[SET PROBLEM] Locate the string "manifold" in the listing below. Copy every line where it is found.

[AVAILABLE DATA]
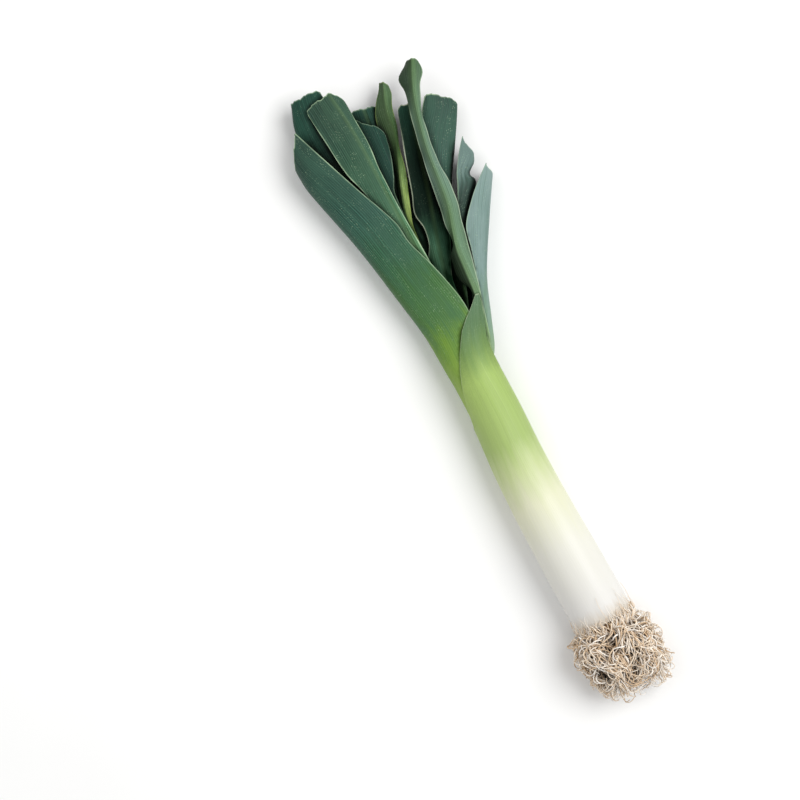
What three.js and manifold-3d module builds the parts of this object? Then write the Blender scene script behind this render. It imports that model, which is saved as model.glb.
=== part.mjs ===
// A leek with its roots, lying on its side: one tuft of roots on the basal plate and twelve leaves.
// Each leaf is one piece: a closed sheath, rolled round the younger leaves to make the white shaft,
// that opens into a folded green blade. Millimetres, +X from the roots to the leaf tips, +Y to the
// left, +Z up. The leek rests on the flat underside of its outermost sheath.
import * as THREE from 'three';
import { mergeVertices } from 'three/addons/utils/BufferGeometryUtils.js';
import Module from 'manifold-3d';

const wasm = await Module();
wasm.setup();

// Driving sizes
const LEAF_THICKNESS = 0.66;
const LEAF_PITCH = 1.25;         // from one rolled sheath to the next inside it
const FAN_PITCH = 1.14;          // from one blade's layer to the next in the fan
const FAN_HALF_HEIGHT = 14.9;    // from the middle of the fan to the outermost layer
const FACET = 18;                // degrees between the corners of the outermost sheath
const WELD = 0.01;               // corners closer than this are joined after a cut
const CLEARANCE = 0.2;           // least gap between two leaves
const TIP_BEND_START = 0.55;     // share of the blade after which its end follows the slanted cut
const DOME_RADIUS = 95;          // how gently the fan of blades is arched from side to side
const FOLD_ROUNDNESS = 2.3;      // 2 is an elliptical fold, more is fuller

// The shaft: radius and sideways bow along its length
const SHAFT_RADIUS = [
  [0, 16.9], [6, 17.9], [20, 18.3], [45, 18.1], [75, 17.4], [110, 16.6], [140, 15.9], [180, 15.6],
  [215, 15.2],
];
const SHAFT_BOW = [[0, 0], [40, 1.0], [80, 1.8], [110, 1.5], [140, 0.1], [180, -0.3], [215, -3]];
const SHAFT_END = 180;

// The fan: where the sheaths open, where the round section turns into flat layers, and how it lies
const OPENING = [76, 166];
const SIDEWAYS_MORPH = [158, 176];
const UP_DOWN_MORPH = [162, 208];
const LOBE_MORPH = [166, 196];
const SETTLING = [178, 225];     // over this length the fan sags and its right side droops
const FAN_DROOP = 0.062;         // slope of the right side of the fan down to the surface
const DROOP_FROM = -8;
const FAN_SAG = 1.3;             // how far the middle of the fan lies below the shaft's
const FAN_CENTRE = [[160, 0], [200, -3], [260, -12], [340, -15]];
const CREST_SHARPNESS = 1.3;

// Leaves from the outermost to the innermost. fold says where the keel lies: 'left' and 'right'
// blades are folded round that side of the fan, 'top' blades lie open on it. keelAngle is the keel's
// place round the shaft (0 left, 90 up, 180 right). closed and open are the two arms' reach round
// the shaft in degrees, before and after the sheath opens. keel, first and second are lines [x, y]
// in plan: the keel and the two margins. crest is how far the keel stands above the blade. The
// 'lobe' leaf is all sheath, closed all round, and its rim [angle, x] is drawn out into a lobe that
// leans aside.
const LEAVES = [
  {
    name: 'front_leaf', fold: 'lobe', keelAngle: 99, closed: [90, 270], colour: 0xa9c27a,
    rim: [[9, 138], [40, 160], [67, 181], [80, 195], [99, 204], [115, 211], [140, 198], [152, 184],
      [165, 171], [185, 158], [270, 148], [369, 138]],
    lean: [[165, 0], [172, -0.4], [183, -2.2], [196, -7], [211, -15]],
  },
  {
    name: 'left_broad_leaf', fold: 'left', keelAngle: 0, closed: [180, 180], open: [125, 100],
    colour: 0x3f6b52,
    keel: [[165, 14.3], [186, 15.0], [202, 15.9], [227, 19.9], [267, 26.8], [312, 37.3], [323, 38.2]],
    first: [[165, -9], [206, -14.0], [236, -8.2], [256, -1.9], [270, -0.2], [299, 11.0], [330, 22.4],
      [346, 28.2]],
    second: [[165, -2], [206, -3], [260, 4], [299, 14], [330, 24], [334, 26]],
  },
  {
    name: 'long_folded_leaf', fold: 'top', keelAngle: 150, closed: [180, 180], open: [42, 20],
    colour: 0x5d8a4e,
    keel: [[165, -11.4], [173, -12.8], [184, -17.4], [202, -21.8], [228, -27.6], [266, -33.6],
      [302, -37.2], [332, -45], [354, -54.5]],
    first: [[165, -4.5], [173, -9], [184, -14.8], [197, -19.3], [213, -22.7], [259, -26.5],
      [300, -32.5], [332, -40.4], [344, -42.4], [351, -50.6]],
    second: [[165, -12.7], [173, -13.6], [184, -18.1], [202, -23.4], [228, -30.2], [248, -34.4],
      [266, -39.0], [302, -41.0], [323, -45.8], [349, -58.0]],
    crest: [[205, 0], [235, 2.2], [290, 3.4], [354, 2.4]],
  },
  {
    name: 'right_pointed_leaf', fold: 'right', keelAngle: 192, closed: [180, 180], open: [100, 90],
    colour: 0x8fa79b,
    keel: [[165, -11.8], [172, -15], [179, -18.8], [194, -24.6], [218, -34.4], [248, -52.2],
      [270, -66.0]],
    first: [[165, 0], [200, -10], [230, -22], [249, -34.3], [261, -46.4], [270, -55.5],
      [276, -64.5]],
    second: [[165, -2], [200, -12], [230, -24], [249, -37], [261, -49], [270, -58], [273, -62.5]],
  },
  {
    name: 'second_broad_leaf', fold: 'top', keelAngle: 80, closed: [180, 180], open: [55, 50],
    colour: 0x35604a,
    keel: [[165, 1], [200, -2], [250, -3.5], [300, -3.4], [322, -3.4], [341, -2.4], [357, -0.7]],
    first: [[165, 8.5], [230, 6], [270, 7], [292, 7.6], [310, 12.4], [330, 14.4], [355, 16.5]],
    second: [[165, -8], [200, -8], [246, -7.4], [276, -6.4], [303, -6.6], [320, -7.9], [352, -6.9]],
    crest: [[285, 0], [310, 1.2], [357, 2.2]],
  },
  {
    name: 'curled_leaf', fold: 'right', keelAngle: 180, closed: [180, 180], open: [90, 80],
    colour: 0x4a7468,
    keel: [[165, -8.5], [180, -11.5], [200, -17.5], [240, -33], [265, -47], [281, -58.6],
      [286, -61.6]],
    first: [[165, 0], [200, -5], [240, -18], [274, -38], [291, -54], [298, -59.8]],
    second: [[165, -1], [200, -9], [240, -24], [274, -44], [290, -57]],
  },
  {
    name: 'back_left_leaf', fold: 'left', keelAngle: 0, closed: [180, 180], open: [90, 80],
    colour: 0x2c5243,
    keel: [[165, 7.6], [200, 8.5], [240, 14], [300, 24.5], [330, 28], [348, 27.3], [363, 21.9]],
    first: [[165, 0], [200, 0], [240, 0], [300, 0], [363, 3.4]],
    second: [[165, 0], [200, 1], [240, 4], [300, 8], [358, 8]],
  },
  {
    name: 'upright_right_leaf', fold: 'right', keelAngle: 180, closed: [180, 180], open: [90, 80],
    colour: 0x3c6a5c,
    keel: [[165, -6.3], [200, -12.3], [240, -25.5], [276, -41.4], [293, -52.2], [309, -62.2],
      [317, -66.8]],
    first: [[165, 0], [200, -5], [240, -13], [280, -27], [320, -44], [330, -52.2]],
    second: [[165, 0], [200, -5], [240, -15], [280, -31], [320, -52]],
  },
  {
    name: 'middle_leaf', fold: 'top', keelAngle: 90, closed: [180, 180], open: [50, 50],
    colour: 0x2f5a48,
    keel: [[165, 0], [220, -1], [290, -3], [336, -8]],
    first: [[165, 4], [220, 5], [290, 8], [340, 6]],
    second: [[165, -4], [220, -5], [286, -8.2], [296, -12.5], [307, -16.6], [324, -20.4]],
  },
  {
    name: 'inner_dark_leaf', fold: 'top', keelAngle: 90, closed: [180, 180], open: [50, 50],
    colour: 0x24483c,
    keel: [[165, -1.5], [200, -6], [240, -15], [280, -27], [331, -41]],
    first: [[165, 3], [220, -3], [242, -7.7], [250, -12.0], [260, -13.9], [270, -12.9],
      [282, -17.2], [300, -22.8], [333, -34]],
    second: [[165, -3], [200, -10.5], [240, -21.5], [280, -35], [326, -46.5]],
  },
  {
    name: 'narrow_pale_leaf', fold: 'top', keelAngle: 90, closed: [180, 180], open: [50, 50],
    colour: 0x86a24a,
    keel: [[165, -0.5], [220, -4], [268, -8.6], [301, -17.6], [335, -29.4], [349, -33.4]],
    first: [[165, 2], [220, -1.5], [268, -6.2], [289, -11.6], [308, -18.2], [332, -25.6], [348, -30.4]],
    second: [[165, -2], [220, -6.5], [268, -10.8], [301, -20.2], [335, -32.2], [346, -35.0]],
    crest: [[262, 0], [285, 2.4], [349, 3.6]],
  },
  {
    name: 'heart_leaf', fold: 'top', keelAngle: 90, closed: [180, 180], open: [50, 50],
    colour: 0x234a3a,
    keel: [[165, 0], [220, -2], [280, -7], [341, -15.4]],
    first: [[165, 1], [220, 4], [280, 6], [344, 0]],
    second: [[165, -1], [220, -9], [280, -18], [339, -23.5]],
  },
];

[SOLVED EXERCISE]
What three.js and manifold-3d module builds the parts of this object? Then write the Blender scene script behind this render. It imports that model, which is saved as model.glb.
import Module from 'manifold-3d';